Wer nach der Existenz von Masse, Geschwindigkeit oder Entfernung sucht, hat demzufolge die traditionelle Philosophie nicht verstanden. 

Bei diesen drei Beispielen hätten wir die Materie als viertes hinzufügen können – und sollen, denn sie unterscheidet sich von den anderen hinsichtlich unserer Überlegungen in keiner Weise

 

Die unbestreitbare Differenz besteht vielmehr in Folgendem:

Auch die Materie

– ist zwar ein materielles Seiendes oder ein postmoderner Begriff,

– aber bei ihr wird der obige Fehler begangen, die Existenz als Eigenschaft mißzuverstehen.

Dadurch besitzt (nur) die Materie mit der Existenz eine Eigenschaft, die

zu Sehungen, Greifungen, Berührungen, Fühlungen, Stoßungen und ähnlichem führen kann. 
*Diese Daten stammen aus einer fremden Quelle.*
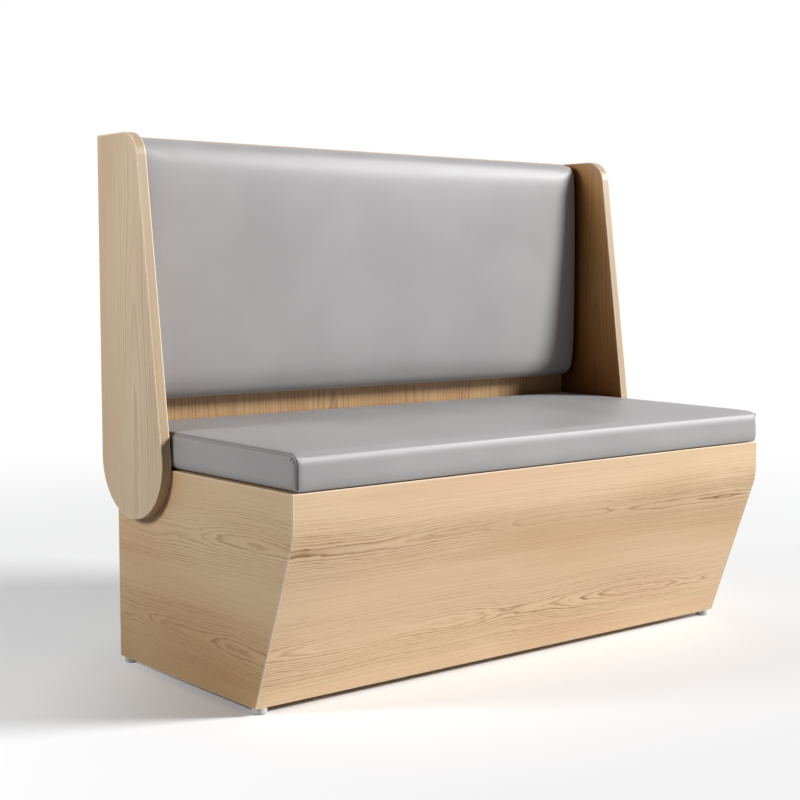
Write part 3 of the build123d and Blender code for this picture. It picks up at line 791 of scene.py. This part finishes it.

Der Fehler des Naiven Realismus besteht also mit anderen Worten darin,

– die Existenz der Materie als eine Eigenschaft von letzterer zu verstehen,

– welche die Materie wahrnehmbar macht,

– so daß unser Sehen, Greifen, Berühren, Fühlen, Stoßen usw.,

– wenn wir es als Abbilden verstehen,

– das Existieren der Materie – im Sinne eines Vorhandenseins – beweisen.  

 

Dadurch wird die Existenz der Materie, die – wie bei jedem anderen Seienden auch – empirisch prinzipiell unerreichbar ist, zu einem bloßen und scheinbar selbstverständlichen „es gibt“.

Insbesondere Emmanuel Levinas polemisiert sehr massiv gegen dieses „il y a“ oder die „unerträgliche Seichtigkeit des Seins“ und weist leidenschaftlich auf die sich daraus zwangsläufig ergebende Verflachung unseres Denken hin.